On the classic TV show “I Love Lucy,” Ricky Ricardo was known for switching into rapid-fire Spanish whenever he was upset, despite the fact Lucy had no idea what her Cuban husband was saying. These scenes were comedy gold, but they also provided a relatable portrayal of the linguistic phenomenon of code-switching.
This kind of code-switching, or switching back and forth between different languages, happens all the time in multilingual environments, and often in emotional situations. In a new article in the July issue of Perspectives on Psychological Science, a journal of the Association for Psychological Science, psychological scientists Stephen Chen and Qing Zhou of the University of California, Berkeley and Morgan Kennedy of Bard College delve deeper into this linguistic phenomenon.
Drawing on research from psychology and linguistics, the researchers seek to better understand how using different languages to discuss and express emotions in a multilingual family might play an important role in children’s emotional development. They propose that the particular language parents choose to use when discussing and expressing emotion can have significant impacts on children’s emotional understanding, experience, and regulation.
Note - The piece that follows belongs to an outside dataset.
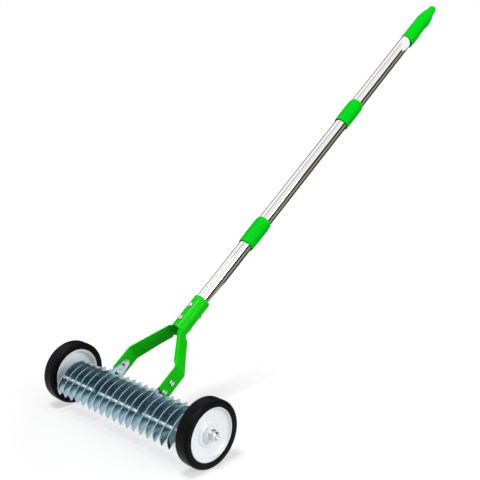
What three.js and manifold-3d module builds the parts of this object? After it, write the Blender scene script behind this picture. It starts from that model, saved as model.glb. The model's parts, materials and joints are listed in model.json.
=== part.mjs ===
// Rolling lawn aerator: clawed blades turn on an axle between two wheels, hung from a pressed fork
// on a three-piece handle. Millimetres, +Z up, +X along the axle. The handle leans towards +Y.
import * as THREE from 'three';
import { mergeVertices } from 'three/addons/utils/BufferGeometryUtils.js';
import Module from 'manifold-3d';

const wasm = await Module();
wasm.setup();

const FIT_GAP = 0.35;

const WHEEL_RADIUS = 60;
const WHEEL_CENTRE_X = 188;
const TYRE_HALF_WIDTH = 14.3;
const TYRE_SHOULDER = 6;
const HUB_RADIUS = 48;
const HUB_FACE = 12;
const HUB_BOSS_END = 31;
const TYRE_SIDES = 40;
const HUB_SIDES = 24;

const AXLE_RADIUS = 6;
const AXLE_HALF_LENGTH = 205;
const CAP_FLANGE_RADIUS = 12.4;

const BLADE_PITCH = 18.3;
const BLADE_THICKNESS = 2;
const BLADE_SLOTS = [0.5, 1.5, 2.5, 4.5, 5.5, 6.5, 7.5, 8.5];
// The edges of the two claws as [degrees, radius]: the convex back, then the hook from the tip inwards
const FRONT_CLAW_BACK = [[60, 28.2], [86, 31], [119, 36.4], [144, 42.2], [160, 46.9], [170, 51.6], [179, 57.2], [186, 59.3]];
const FRONT_CLAW_HOOK = [[201.6, 59.2], [196.8, 47.6], [199, 38], [208, 31], [222, 27]];
const REAR_CLAW_BACK = [[240, 26.8], [270, 29.4], [305, 34.5], [336, 43], [350, 49.6], [358, 53.4]];
const REAR_CLAW_HOOK = [[363.5, 52.9], [366.3, 40.2], [373, 33], [384, 29], [400, 27.6]];

const SPACER_RADIUS = 9;
const TIE_ROD_RADIUS = 2.5;
const TIE_ROD_ORBIT = 39.8;
const TIE_ROD_ANGLE = 168.5;
const TIE_ROD_SPANS = { left: [-159, -72], centre: [-55, 55], right: [72, 159] };

const HANGER_X = 62.8;
const ARM_INNER_X = 64.1;
const ARM_THICKNESS = 2.6;
const ARM_WIDTH = 33;
const ARM_START = 25;
const ARM_BEND = 77;
const ARM_SPLAY = 0.715;
const ARM_FLANGE = 7.2;
const SHELL_START = 150;
const SHELL_END = 224;
const SHELL_RADIUS = 16.9;
const SHELL_TURN = 42;
const ARM_BOLTS = { lower: 28.5, upper: 49.5 };
const ARM_BOLT_LINE = 17;
const SOCKET_BOLTS = { lower: 167, upper: 199 };

const HANDLE_TILT = 36;
const HANDLE_OFFSET = 19.5;
const TUBE_RADIUS = 13.8;
const TUBE_WALL = 1.2;
const PLUG_LENGTH = 45;
const TUBE_SPANS = { lower: [147.5, 408], middle: [408.6, 779], upper: [779.6, 1126] };
const COLLAR_CENTRES = { lower: 406, upper: 776 };
const COLLAR_LENGTH = 68;
const GRIP_START = 1038;
const GRIP_END = 1173.5;
const GRIP_TURN = -43;

const greenSteel = new THREE.MeshStandardMaterial({ color: 0x20d30d, roughness: 0.3, metalness: 0.1 });
const greenPlastic = new THREE.MeshStandardMaterial({ color: 0x05d414, roughness: 0.45, metalness: 0 });
const polishedSteel = new THREE.MeshStandardMaterial({ color: 0xd8d8d6, roughness: 0.15, metalness: 1 });
const zincPlate = new THREE.MeshStandardMaterial({ color: 0x9db4bf, roughness: 0.35, metalness: 0.9 });
const fastenerSteel = new THREE.MeshStandardMaterial({ color: 0xc9c9c4, roughness: 0.3, metalness: 0.9 });
const blackRubber = new THREE.MeshStandardMaterial({ color: 0x151515, roughness: 0.6, metalness: 0 });
const whitePlastic = new THREE.MeshStandardMaterial({ color: 0xe9eff8, roughness: 0.4, metalness: 0 });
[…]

“Over the past few years, there’s been a steadily growing interest in the languages multilingual individuals use to express emotions,” says Chen. “We were interested in the potential clinical and developmental implications of emotion-related language shifts, particularly within the context of the family.”
Existing research from psychological science underscores the fact that language plays a key role in emotion because it allows the speakers to articulate, conceal, or discuss feelings. When parents verbally express their emotions, they contribute to their children’s emotional development by providing them a model of how emotions can be articulated and regulated.